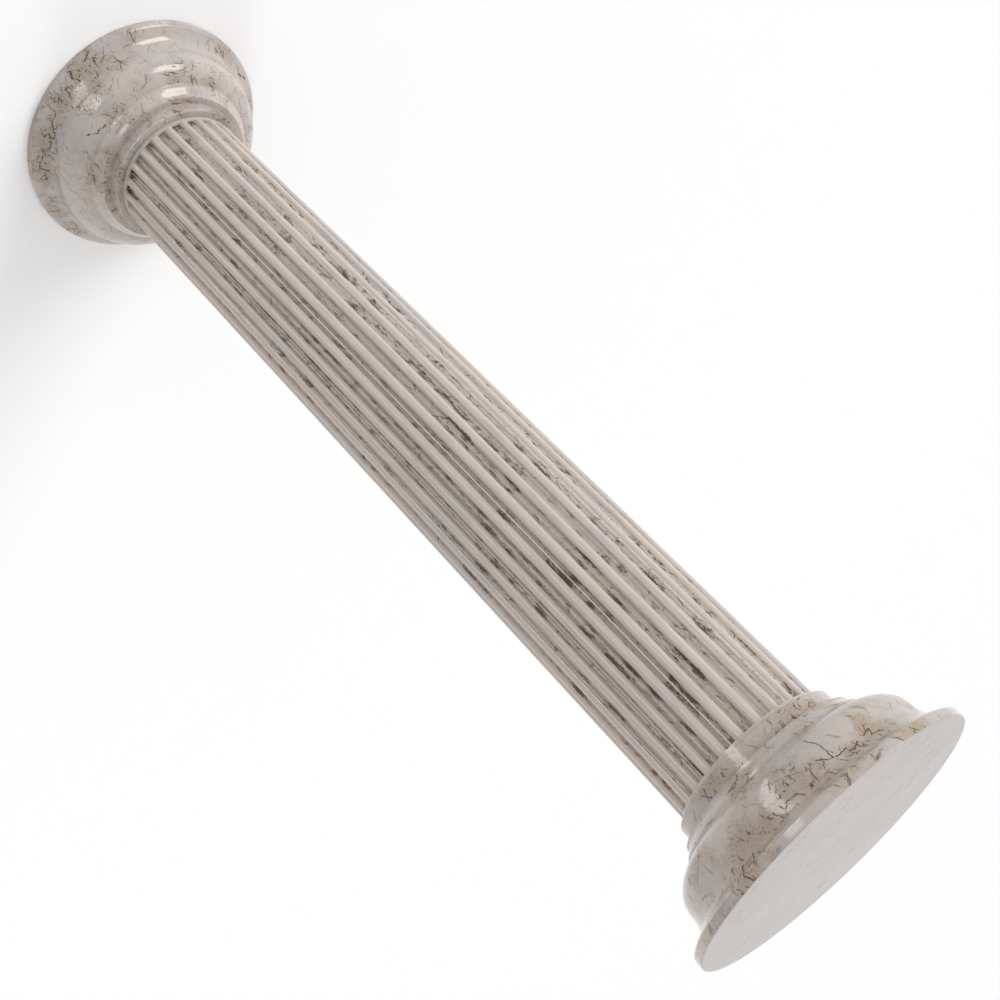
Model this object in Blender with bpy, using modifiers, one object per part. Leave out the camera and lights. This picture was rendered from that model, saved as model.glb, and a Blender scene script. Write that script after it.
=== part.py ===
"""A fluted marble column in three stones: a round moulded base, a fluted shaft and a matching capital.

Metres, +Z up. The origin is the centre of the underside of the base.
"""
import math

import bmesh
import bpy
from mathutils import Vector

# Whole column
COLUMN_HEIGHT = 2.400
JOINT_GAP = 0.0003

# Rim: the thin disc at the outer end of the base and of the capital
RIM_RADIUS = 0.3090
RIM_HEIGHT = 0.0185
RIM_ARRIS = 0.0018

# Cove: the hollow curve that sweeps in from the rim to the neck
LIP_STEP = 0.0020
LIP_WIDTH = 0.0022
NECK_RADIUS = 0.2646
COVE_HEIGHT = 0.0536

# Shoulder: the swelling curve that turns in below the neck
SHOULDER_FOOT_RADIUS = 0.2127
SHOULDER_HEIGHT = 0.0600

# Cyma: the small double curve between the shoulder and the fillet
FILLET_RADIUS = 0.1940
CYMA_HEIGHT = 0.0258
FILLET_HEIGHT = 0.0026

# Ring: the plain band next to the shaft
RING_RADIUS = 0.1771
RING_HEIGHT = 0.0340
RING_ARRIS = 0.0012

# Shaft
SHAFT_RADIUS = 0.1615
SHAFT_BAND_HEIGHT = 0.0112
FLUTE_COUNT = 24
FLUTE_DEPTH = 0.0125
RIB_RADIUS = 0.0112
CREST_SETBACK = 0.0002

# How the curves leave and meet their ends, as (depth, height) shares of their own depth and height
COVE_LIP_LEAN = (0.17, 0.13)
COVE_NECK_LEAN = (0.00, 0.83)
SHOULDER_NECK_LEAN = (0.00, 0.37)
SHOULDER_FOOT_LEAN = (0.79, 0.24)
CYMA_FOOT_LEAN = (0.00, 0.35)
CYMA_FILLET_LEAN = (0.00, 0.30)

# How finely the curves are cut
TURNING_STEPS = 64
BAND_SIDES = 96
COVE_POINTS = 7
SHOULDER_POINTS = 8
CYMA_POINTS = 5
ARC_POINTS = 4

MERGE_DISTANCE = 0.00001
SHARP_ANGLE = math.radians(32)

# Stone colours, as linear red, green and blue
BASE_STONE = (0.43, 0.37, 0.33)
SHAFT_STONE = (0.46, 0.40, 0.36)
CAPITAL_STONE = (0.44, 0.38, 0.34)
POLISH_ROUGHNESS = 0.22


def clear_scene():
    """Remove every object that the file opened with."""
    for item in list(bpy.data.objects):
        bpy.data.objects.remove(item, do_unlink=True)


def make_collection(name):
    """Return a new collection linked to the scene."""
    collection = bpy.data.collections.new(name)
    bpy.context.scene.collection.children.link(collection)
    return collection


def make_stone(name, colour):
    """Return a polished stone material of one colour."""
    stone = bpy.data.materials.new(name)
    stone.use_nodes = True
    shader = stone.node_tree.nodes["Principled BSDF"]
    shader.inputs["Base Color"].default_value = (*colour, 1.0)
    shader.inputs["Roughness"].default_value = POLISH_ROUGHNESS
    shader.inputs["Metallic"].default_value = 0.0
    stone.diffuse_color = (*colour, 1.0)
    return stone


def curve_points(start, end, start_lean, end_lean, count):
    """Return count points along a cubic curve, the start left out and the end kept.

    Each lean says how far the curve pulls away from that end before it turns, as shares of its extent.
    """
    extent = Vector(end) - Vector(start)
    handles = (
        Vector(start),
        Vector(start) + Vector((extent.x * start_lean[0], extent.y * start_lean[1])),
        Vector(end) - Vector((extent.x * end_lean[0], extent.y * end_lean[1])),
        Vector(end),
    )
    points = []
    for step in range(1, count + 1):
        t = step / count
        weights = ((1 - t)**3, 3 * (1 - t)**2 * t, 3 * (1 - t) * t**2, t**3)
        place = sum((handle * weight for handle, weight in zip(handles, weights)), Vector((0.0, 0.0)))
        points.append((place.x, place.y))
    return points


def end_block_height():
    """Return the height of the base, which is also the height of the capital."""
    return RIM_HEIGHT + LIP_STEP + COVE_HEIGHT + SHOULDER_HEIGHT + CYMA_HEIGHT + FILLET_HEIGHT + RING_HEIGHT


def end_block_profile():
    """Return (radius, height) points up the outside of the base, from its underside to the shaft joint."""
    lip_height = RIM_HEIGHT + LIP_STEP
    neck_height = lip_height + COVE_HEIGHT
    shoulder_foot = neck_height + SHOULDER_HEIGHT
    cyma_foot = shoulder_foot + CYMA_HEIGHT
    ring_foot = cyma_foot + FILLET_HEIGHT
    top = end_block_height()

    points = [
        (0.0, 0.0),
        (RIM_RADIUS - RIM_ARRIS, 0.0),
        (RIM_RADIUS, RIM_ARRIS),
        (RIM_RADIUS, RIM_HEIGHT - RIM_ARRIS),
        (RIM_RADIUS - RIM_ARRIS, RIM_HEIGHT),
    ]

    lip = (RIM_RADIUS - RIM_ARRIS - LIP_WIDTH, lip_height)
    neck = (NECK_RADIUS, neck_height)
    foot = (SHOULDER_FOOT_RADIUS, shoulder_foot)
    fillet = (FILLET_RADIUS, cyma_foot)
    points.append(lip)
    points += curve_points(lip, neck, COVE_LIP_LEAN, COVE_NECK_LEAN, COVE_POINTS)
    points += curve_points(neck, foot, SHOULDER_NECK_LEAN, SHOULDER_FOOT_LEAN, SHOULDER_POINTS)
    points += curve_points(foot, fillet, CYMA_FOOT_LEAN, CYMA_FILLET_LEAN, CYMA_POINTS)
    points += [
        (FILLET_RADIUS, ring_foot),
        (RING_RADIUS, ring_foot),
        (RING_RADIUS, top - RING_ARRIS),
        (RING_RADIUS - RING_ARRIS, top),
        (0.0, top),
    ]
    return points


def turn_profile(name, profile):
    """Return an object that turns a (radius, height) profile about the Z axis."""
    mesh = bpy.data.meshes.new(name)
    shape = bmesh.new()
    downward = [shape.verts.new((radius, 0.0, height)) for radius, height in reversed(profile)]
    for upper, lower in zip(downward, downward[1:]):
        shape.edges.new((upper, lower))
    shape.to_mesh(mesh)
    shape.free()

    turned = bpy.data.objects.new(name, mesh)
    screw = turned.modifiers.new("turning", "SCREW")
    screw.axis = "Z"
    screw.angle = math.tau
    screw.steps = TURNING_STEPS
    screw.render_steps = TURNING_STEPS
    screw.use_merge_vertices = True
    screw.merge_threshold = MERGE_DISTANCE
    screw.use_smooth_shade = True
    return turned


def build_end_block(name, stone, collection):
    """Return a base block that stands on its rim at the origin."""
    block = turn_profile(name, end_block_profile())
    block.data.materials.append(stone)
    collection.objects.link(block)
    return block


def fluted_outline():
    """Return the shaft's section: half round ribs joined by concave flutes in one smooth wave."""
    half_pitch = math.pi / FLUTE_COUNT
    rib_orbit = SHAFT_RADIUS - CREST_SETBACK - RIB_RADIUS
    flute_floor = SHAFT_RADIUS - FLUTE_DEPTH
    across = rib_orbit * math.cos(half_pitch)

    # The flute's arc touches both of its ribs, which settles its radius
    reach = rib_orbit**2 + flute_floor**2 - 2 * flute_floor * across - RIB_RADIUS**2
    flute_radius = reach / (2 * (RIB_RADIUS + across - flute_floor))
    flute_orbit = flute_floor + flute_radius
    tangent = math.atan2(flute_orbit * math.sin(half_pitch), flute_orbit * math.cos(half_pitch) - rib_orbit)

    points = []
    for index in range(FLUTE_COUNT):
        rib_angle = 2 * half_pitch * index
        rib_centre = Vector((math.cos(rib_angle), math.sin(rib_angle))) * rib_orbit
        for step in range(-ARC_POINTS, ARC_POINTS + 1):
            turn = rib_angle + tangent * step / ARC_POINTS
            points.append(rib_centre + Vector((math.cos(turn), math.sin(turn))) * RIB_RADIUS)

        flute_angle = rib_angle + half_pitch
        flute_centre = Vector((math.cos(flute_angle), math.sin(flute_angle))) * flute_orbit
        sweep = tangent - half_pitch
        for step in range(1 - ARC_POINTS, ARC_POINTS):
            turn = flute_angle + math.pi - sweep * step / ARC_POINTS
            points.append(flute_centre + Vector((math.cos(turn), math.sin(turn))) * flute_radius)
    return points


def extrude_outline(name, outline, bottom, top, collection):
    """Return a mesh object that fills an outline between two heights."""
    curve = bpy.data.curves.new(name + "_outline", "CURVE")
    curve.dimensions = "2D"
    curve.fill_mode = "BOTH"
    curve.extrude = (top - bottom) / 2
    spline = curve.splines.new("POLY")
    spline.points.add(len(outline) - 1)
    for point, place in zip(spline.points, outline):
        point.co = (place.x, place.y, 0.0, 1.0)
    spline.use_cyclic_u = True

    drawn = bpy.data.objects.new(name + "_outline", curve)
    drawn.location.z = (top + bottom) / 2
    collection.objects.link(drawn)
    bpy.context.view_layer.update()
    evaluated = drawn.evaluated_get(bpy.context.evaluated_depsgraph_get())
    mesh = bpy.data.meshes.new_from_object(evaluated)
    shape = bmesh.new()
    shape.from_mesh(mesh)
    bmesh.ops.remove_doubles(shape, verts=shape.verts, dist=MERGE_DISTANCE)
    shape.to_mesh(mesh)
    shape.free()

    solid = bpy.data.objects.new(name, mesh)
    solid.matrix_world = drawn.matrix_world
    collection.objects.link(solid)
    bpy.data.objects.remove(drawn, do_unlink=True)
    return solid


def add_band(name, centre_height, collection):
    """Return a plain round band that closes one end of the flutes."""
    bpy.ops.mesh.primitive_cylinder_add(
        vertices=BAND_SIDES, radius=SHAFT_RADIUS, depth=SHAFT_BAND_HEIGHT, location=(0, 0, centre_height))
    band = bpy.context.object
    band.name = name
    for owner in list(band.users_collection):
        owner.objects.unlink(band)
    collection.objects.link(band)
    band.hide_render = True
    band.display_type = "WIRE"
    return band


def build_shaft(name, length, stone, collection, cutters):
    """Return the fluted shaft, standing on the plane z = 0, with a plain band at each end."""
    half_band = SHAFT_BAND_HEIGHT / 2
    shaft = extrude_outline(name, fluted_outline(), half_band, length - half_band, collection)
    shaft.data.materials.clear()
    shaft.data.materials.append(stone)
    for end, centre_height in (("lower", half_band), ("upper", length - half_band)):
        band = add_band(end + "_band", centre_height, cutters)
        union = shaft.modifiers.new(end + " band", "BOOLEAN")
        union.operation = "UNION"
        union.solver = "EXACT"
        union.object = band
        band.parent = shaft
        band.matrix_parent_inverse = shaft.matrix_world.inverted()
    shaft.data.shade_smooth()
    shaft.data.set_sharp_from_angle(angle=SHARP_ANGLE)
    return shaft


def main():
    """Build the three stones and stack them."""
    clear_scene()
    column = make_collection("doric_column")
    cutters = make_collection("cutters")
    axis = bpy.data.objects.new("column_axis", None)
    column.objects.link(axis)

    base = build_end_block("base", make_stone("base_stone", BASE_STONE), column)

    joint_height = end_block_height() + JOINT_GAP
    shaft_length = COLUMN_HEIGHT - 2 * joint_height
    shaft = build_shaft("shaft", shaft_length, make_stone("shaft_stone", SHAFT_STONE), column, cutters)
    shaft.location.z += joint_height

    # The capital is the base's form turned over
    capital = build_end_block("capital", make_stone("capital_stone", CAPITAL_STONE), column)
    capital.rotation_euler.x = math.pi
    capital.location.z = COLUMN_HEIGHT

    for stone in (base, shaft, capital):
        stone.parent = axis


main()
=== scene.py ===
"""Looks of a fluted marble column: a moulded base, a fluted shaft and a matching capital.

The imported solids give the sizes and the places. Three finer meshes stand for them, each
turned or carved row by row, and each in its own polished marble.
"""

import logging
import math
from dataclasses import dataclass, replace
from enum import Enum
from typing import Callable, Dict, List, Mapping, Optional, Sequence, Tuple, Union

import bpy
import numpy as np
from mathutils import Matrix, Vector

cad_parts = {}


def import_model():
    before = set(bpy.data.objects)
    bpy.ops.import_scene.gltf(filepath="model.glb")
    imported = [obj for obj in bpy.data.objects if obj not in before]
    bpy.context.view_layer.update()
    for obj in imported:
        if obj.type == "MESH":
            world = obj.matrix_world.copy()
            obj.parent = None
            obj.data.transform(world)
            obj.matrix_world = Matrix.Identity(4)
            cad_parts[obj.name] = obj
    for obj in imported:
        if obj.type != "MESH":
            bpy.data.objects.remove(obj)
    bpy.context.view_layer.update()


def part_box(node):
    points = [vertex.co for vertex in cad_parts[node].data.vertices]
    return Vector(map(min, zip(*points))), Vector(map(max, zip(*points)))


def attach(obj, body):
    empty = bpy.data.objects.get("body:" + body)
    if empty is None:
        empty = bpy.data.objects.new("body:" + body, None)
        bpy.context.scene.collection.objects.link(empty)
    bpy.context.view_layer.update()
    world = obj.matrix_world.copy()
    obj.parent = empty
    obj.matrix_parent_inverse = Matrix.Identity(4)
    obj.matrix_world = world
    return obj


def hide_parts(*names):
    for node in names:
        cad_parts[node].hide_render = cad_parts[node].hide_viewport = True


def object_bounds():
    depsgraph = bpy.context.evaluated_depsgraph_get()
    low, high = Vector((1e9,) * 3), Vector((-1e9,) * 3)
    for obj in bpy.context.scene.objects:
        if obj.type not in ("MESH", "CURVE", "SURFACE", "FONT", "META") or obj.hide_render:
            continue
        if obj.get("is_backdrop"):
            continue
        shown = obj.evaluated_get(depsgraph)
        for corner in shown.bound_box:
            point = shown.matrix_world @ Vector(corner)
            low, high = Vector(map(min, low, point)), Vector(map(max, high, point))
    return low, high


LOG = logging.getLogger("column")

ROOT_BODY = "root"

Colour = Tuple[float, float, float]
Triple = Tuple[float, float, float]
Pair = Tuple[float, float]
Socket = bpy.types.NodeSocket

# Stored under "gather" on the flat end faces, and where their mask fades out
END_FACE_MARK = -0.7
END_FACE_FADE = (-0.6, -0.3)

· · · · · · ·

Nothing outside the span should appear: copy exactly from the line with "# The capital" through the line with "from typing import".

# [Final answer]
    # The capital is the base's form turned over
    capital = build_end_block("capital", make_stone("capital_stone", CAPITAL_STONE), column)
    capital.rotation_euler.x = math.pi
    capital.location.z = COLUMN_HEIGHT

    for stone in (base, shaft, capital):
        stone.parent = axis


main()
=== scene.py ===
"""Looks of a fluted marble column: a moulded base, a fluted shaft and a matching capital.

The imported solids give the sizes and the places. Three finer meshes stand for them, each
turned or carved row by row, and each in its own polished marble.
"""

import logging
import math
from dataclasses import dataclass, replace
from enum import Enum
from typing import Callable, Dict, List, Mapping, Optional, Sequence, Tuple, Union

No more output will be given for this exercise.